Description of the task: Reproduce precisely the lines of the listing below, starting with the line that contains "if not solid.isValid()" and stopping after the line that contains "obj.data.transform(world)"; include nothing else.
■ ■ ■
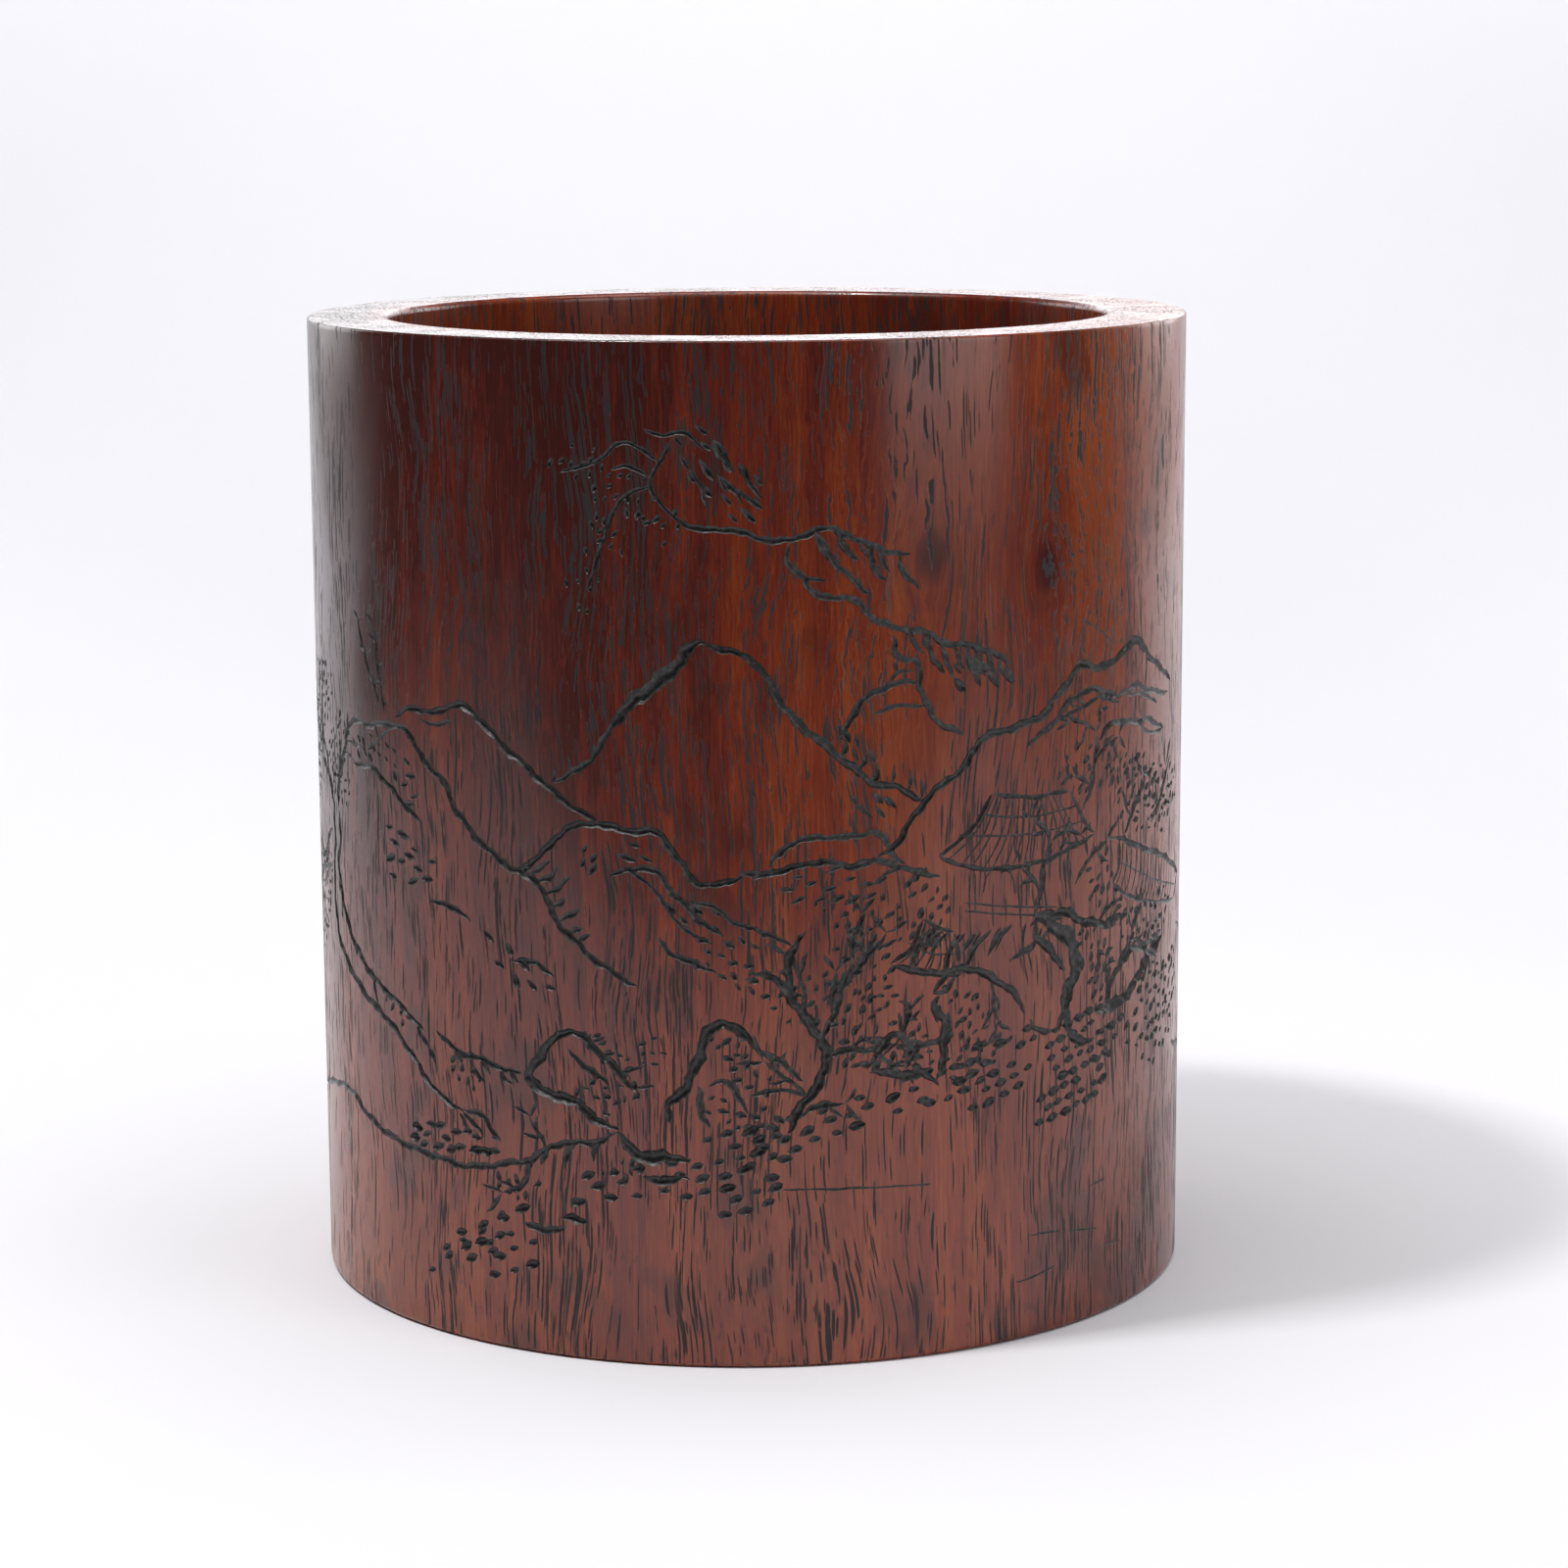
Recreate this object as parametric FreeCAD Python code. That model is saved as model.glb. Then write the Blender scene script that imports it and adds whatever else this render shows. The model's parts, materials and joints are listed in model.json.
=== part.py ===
"""A turned hardwood pot that holds writing brushes, in millimetres.

The side is one hollowed length of trunk, straight and thick walled. It keeps its
heartwood grain upright, so its floor is a separate disc, let into a rebate from
below and glued against a shoulder. The disc has a round plug where its soft pith
was bored away.

The frame has +Z up. The origin is on the axis, at the ring that the pot stands on.
"""
import FreeCAD, Part
import os
from FreeCAD import Vector

# The side: a hollowed length of trunk.
HEIGHT = 164.5
RIM_RADIUS = 75.0
FOOT_RADIUS = 74.75
BORE_RADIUS = 61.4

# The rounding that hand polishing leaves on the side's edges.
RIM_OUTER_EDGE = 0.45
RIM_INNER_EDGE = 1.1
FOOT_OUTER_EDGE = 1.0
FOOT_INNER_EDGE = 0.5

# The floor disc and the rebate that it fills.
DISC_RADIUS = 66.0
DISC_THICKNESS = 10.0
DISC_RECESS = 1.6
DISC_EDGE = 0.35

# The plug in the disc's middle.
PLUG_RADIUS = 11.0
PLUG_EDGE = 0.3

# Places that follow from those sizes.
DISC_BOTTOM = DISC_RECESS
DISC_TOP = DISC_BOTTOM + DISC_THICKNESS

FULL_TURN = 360.0
SAME_PLACE = 0.01


def revolved(corners):
    """Turn a closed outline of corners in the XZ plane about the Z axis."""
    outline = Part.makePolygon(corners + corners[:1])
    face = Part.Face(outline)
    return face.revolve(Vector(0, 0, 0), Vector(0, 0, 1), FULL_TURN)


def ring_edge(solid, radius, height):
    """Find the solid's circular edge that has this radius and height."""
    for edge in solid.Edges:
        circle = edge.Curve
        if not isinstance(circle, Part.Circle):
            continue
        same_radius = abs(circle.Radius - radius) < SAME_PLACE
        same_height = abs(circle.Center.z - height) < SAME_PLACE
        if same_radius and same_height:
            return edge
    raise ValueError(f"no edge of radius {radius} at height {height}")


def rounded_ring(solid, radius, height, size):
    """Round one circular edge."""
    return solid.makeFillet(size, [ring_edge(solid, radius, height)])


def bevelled_ring(solid, radius, height, size):
    """Bevel one circular edge."""
    return solid.makeChamfer(size, [ring_edge(solid, radius, height)])


def pot_wall():
    """The side, with the rebate for the floor disc cut up into its foot."""
    wall = revolved([
        Vector(FOOT_RADIUS, 0, 0),
        Vector(RIM_RADIUS, 0, HEIGHT),
        Vector(BORE_RADIUS, 0, HEIGHT),
        Vector(BORE_RADIUS, 0, DISC_TOP),
        Vector(DISC_RADIUS, 0, DISC_TOP),
        Vector(DISC_RADIUS, 0, 0),
    ])
    wall = rounded_ring(wall, RIM_RADIUS, HEIGHT, RIM_OUTER_EDGE)
    wall = rounded_ring(wall, BORE_RADIUS, HEIGHT, RIM_INNER_EDGE)
    wall = rounded_ring(wall, FOOT_RADIUS, 0.0, FOOT_OUTER_EDGE)
    return rounded_ring(wall, DISC_RADIUS, 0.0, FOOT_INNER_EDGE)


def base_disc():
    """The floor, a ring up against the shoulder, bored through for the plug."""
    bottom = Vector(0, 0, DISC_BOTTOM)
    disc = Part.makeCylinder(DISC_RADIUS, DISC_THICKNESS, bottom)
    plug_hole = Part.makeCylinder(PLUG_RADIUS, DISC_THICKNESS, bottom)
    disc = disc.cut(plug_hole)
    disc = bevelled_ring(disc, DISC_RADIUS, DISC_BOTTOM, DISC_EDGE)
    disc = bevelled_ring(disc, PLUG_RADIUS, DISC_BOTTOM, PLUG_EDGE)
    return bevelled_ring(disc, PLUG_RADIUS, DISC_TOP, PLUG_EDGE)


def centre_plug():
    """The plug that fills the disc's middle, flush above and below."""
    bottom = Vector(0, 0, DISC_BOTTOM)
    plug = Part.makeCylinder(PLUG_RADIUS, DISC_THICKNESS, bottom)
    plug = bevelled_ring(plug, PLUG_RADIUS, DISC_BOTTOM, PLUG_EDGE)
    return bevelled_ring(plug, PLUG_RADIUS, DISC_TOP, PLUG_EDGE)


PIECES = {
    "pot_wall": pot_wall,
    "base_disc": base_disc,
    "centre_plug": centre_plug,
}


def main():
    """Make each piece, and write it to a STEP file that has its name."""
    os.makedirs("parts", exist_ok=True)
    for name, make in PIECES.items():
        solid = make()
        if not solid.isValid() or len(solid.Solids) != 1:
            raise ValueError(f"{name} is not one valid solid")
        solid.exportStep(f"parts/{name}.step")
        print(f"{name}: {solid.Volume / 1000.0:.1f} cm3")


main()
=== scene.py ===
"""A hardwood brush pot with a landscape cut round its side, dressed about its CAD frame.

The pot's side is one mesh. Its outside starts as a flat sheet, as wide as the pot is
round, with every cut's outline and bed drawn in it. The sheet is bent round the pot,
pressed in where the blade went, and joined to a turned shell that holds the rim, the
bore and the foot. The floor disc and its plug are turned as well.

Sizes named with _MM and all of the carving are in millimetres. Meshes are in metres.
"""
import json
import logging
import math
import random
from collections.abc import Iterable, Sequence
from dataclasses import dataclass, field
from enum import Enum

import bmesh
import bpy
import numpy as np
from mathutils import Matrix, Vector
from mathutils.geometry import delaunay_2d_cdt


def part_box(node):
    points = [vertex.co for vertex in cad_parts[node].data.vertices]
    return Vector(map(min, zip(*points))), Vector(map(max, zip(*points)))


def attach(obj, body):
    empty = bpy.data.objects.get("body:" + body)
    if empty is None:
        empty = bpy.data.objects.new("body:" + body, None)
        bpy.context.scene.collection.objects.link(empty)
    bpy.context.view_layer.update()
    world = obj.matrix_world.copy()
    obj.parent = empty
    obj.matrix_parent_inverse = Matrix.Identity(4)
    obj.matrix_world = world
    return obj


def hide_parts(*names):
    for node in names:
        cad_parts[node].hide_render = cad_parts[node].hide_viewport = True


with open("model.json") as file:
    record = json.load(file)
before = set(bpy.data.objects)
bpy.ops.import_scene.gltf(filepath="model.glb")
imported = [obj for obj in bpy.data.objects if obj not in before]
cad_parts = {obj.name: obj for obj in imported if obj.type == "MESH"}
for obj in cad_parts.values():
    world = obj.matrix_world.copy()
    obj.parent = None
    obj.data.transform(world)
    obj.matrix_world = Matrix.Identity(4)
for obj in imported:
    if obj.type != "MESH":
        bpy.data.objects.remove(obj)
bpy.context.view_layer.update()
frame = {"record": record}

MM = 0.001
FULL_TURN = 2.0 * math.pi

Point = tuple[float, float]
Colour = tuple[float, float, float]

log = logging.getLogger("brush_pot")


# ---------------------------------------------------------------- node building


class Wire:
    """A node's output that joins in Python arithmetic, for numbers only."""

    def __init__(self, bench: "Bench", socket: bpy.types.NodeSocket) -> None:
        """Keep the socket and the bench that builds on it."""
        self.bench = bench
        self.socket = socket

    def also(self, output: str) -> "Wire":
        """Another output of the same node."""
        return Wire(self.bench, named_socket(self.socket.node.outputs, output))

    def __add__(self, other: "Wire | float") -> "Wire":
        """Sum."""
        return self.bench.math("ADD", self, other)

    def __radd__(self, other: float) -> "Wire":
        """Sum, from the right."""
        return self.bench.math("ADD", other, self)

    def __sub__(self, other: "Wire | float") -> "Wire":
        """Difference."""
        return self.bench.math("SUBTRACT", self, other)

    def __rsub__(self, other: float) -> "Wire":
        """Difference, from the right."""
        return self.bench.math("SUBTRACT", other, self)

    def __mul__(self, other: "Wire | float") -> "Wire":
        """Product."""
        return self.bench.math("MULTIPLY", self, other)

    def __rmul__(self, other: float) -> "Wire":
        """Product, from the right."""
        return self.bench.math("MULTIPLY", other, self)

    def __truediv__(self, other: "Wire | float") -> "Wire":
        """Quotient."""
        return self.bench.math("DIVIDE", self, other)

    def __rtruediv__(self, other: float) -> "Wire":
        """Quotient, from the right."""
        return self.bench.math("DIVIDE", other, self)

    def __pow__(self, other: float) -> "Wire":
        """Power."""
        return self.bench.math("POWER", self, other)

    def held(self) -> "Wire":
        """The value, held between 0 and 1."""
        return self.bench.math("MINIMUM", self.bench.math("MAXIMUM", self, 0.0), 1.0)

    def rise(self, low: float, high: float) -> "Wire":
        """A smooth step that is 0 below low and 1 above high.

        Args:
            low: The value where the step starts.
            high: The value where it ends. It may be under low, for a step down.

        Returns:
            The step, between 0 and 1.
        """
        step = ((self - low) * (1.0 / (high - low))).held()
        return step * step * (3.0 - 2.0 * step)


Feed = Wire | float | int | Sequence[float] | bpy.types.ID | None


def named_socket(sockets: Iterable[bpy.types.NodeSocket], key: str | int) -> bpy.types.NodeSocket:
    """Find a socket by its place, identifier or name.

    Args:
        sockets: A node's inputs or outputs.
        key: The socket's place, identifier or name.

    Returns:
        The socket.
    """
    found = list(sockets)
    if isinstance(key, int):
        return found[key]
    for socket in found:
        if socket.identifier == key:
            return socket
    for socket in found:
        if socket.name == key and socket.enabled:
            return socket
    raise KeyError(key)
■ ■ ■
Response to this task:
        if not solid.isValid() or len(solid.Solids) != 1:
            raise ValueError(f"{name} is not one valid solid")
        solid.exportStep(f"parts/{name}.step")
        print(f"{name}: {solid.Volume / 1000.0:.1f} cm3")


main()
=== scene.py ===
"""A hardwood brush pot with a landscape cut round its side, dressed about its CAD frame.

The pot's side is one mesh. Its outside starts as a flat sheet, as wide as the pot is
round, with every cut's outline and bed drawn in it. The sheet is bent round the pot,
pressed in where the blade went, and joined to a turned shell that holds the rim, the
bore and the foot. The floor disc and its plug are turned as well.

Sizes named with _MM and all of the carving are in millimetres. Meshes are in metres.
"""
import json
import logging
import math
import random
from collections.abc import Iterable, Sequence
from dataclasses import dataclass, field
from enum import Enum

import bmesh
import bpy
import numpy as np
from mathutils import Matrix, Vector
from mathutils.geometry import delaunay_2d_cdt


def part_box(node):
    points = [vertex.co for vertex in cad_parts[node].data.vertices]
    return Vector(map(min, zip(*points))), Vector(map(max, zip(*points)))


def attach(obj, body):
    empty = bpy.data.objects.get("body:" + body)
    if empty is None:
        empty = bpy.data.objects.new("body:" + body, None)
        bpy.context.scene.collection.objects.link(empty)
    bpy.context.view_layer.update()
    world = obj.matrix_world.copy()
    obj.parent = empty
    obj.matrix_parent_inverse = Matrix.Identity(4)
    obj.matrix_world = world
    return obj


def hide_parts(*names):
    for node in names:
        cad_parts[node].hide_render = cad_parts[node].hide_viewport = True


with open("model.json") as file:
    record = json.load(file)
before = set(bpy.data.objects)
bpy.ops.import_scene.gltf(filepath="model.glb")
imported = [obj for obj in bpy.data.objects if obj not in before]
cad_parts = {obj.name: obj for obj in imported if obj.type == "MESH"}
for obj in cad_parts.values():
    world = obj.matrix_world.copy()
    obj.parent = None
    obj.data.transform(world)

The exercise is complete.